J'ai compris que ces résultats ne reflétaient pas ce que je valais. Mais j'ai compris aussi que je n'avais désormais plus le niveau pour CE concours. Alors, je sombre vraiment. Quatre jours après avoir appris mes résultats, un lundi où j'ai 7 heures de cours, je sombre. Incapable de faire cours, incapable de tenir devant mes élèves. Je suis devenu méchant, mauvais, aigri. Je puni, je crie, j'hurle. Incapable de faire quoi que ce soit, littéralement en pleur, avec la sensation que quelque chose s'est définitivement brisé en moi, je vais chez le principal adjoint de mon établissement, qui me conseille très vivement d'aller voir un médecin dans l'après-midi. Je suis arrêté une semaine et j'ai des antidépresseurs pendant plusieurs mois.
Ce concours détruit. Il confirme des talents, il confirme des étudiants brillants, il confirme une inégalité sociale et culturelle de fait. C'est bien entendu un schéma général qui peut être critiqué à foison par des exemples particuliers géniaux. Mais pour moi, ce concours a ruiné ma confiance en moi, mon estime de moi. Devant mes élèves, issus de catégories sociales extrêmement pauvres, qui ont des difficultés considérables à lire ou à écrire, mais aussi à calculer, que puis-je leur dire ? Que eux-aussi, ils ne pourront peut-être pas s'élever jusqu'à leur propre sommet ? Que eux-aussi échoueront comme moi j'ai échoué ?

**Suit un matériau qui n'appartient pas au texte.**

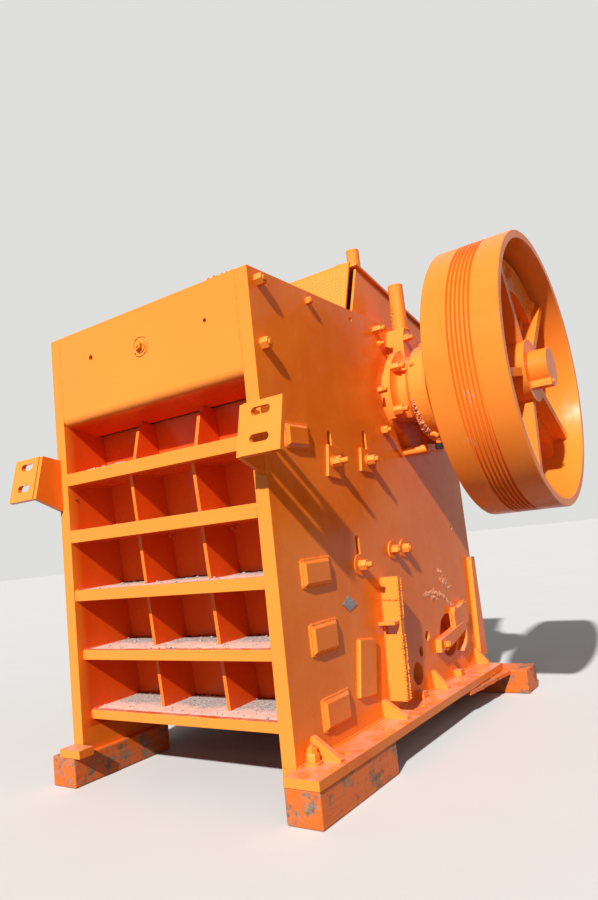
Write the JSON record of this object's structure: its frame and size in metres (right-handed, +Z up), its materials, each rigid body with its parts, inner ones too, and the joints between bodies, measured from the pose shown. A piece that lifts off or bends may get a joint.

Je refuse ce constat alarmiste. Alors oui, ce concours détruit. Bien entendu, ceux qui l'ont eu ne pensent pas comme moi. Ceux qui n'y ont pas mis le cœur et tout leur amour et leur passion dans ce concours n'ont plus. Chacun à sa propre histoire avec ce concours. En bien ou en mal. Mais ceux qui l'ont vécu en mal doivent faire cet effort pour transformer cet échec en une réussite pour l'avenir.
J'apporte ici mon témoignage. Il n'a que cette valeur. Il tente aussi de montrer que oser, c'est oser échouer. Vous avez osé échouer, moi aussi.
J'espère de tout cœur que vous l'obtiendrez cette année. Je suis avec vous ! Quant à moi, j'attendrai de passer l'agrégation interne dans trois ans. Afin de transformer tout ce que j'ai pu gagner en rigueur intellectuelle et en méthode avec ces quatre années de travail intense en une réussite belle et éclatante.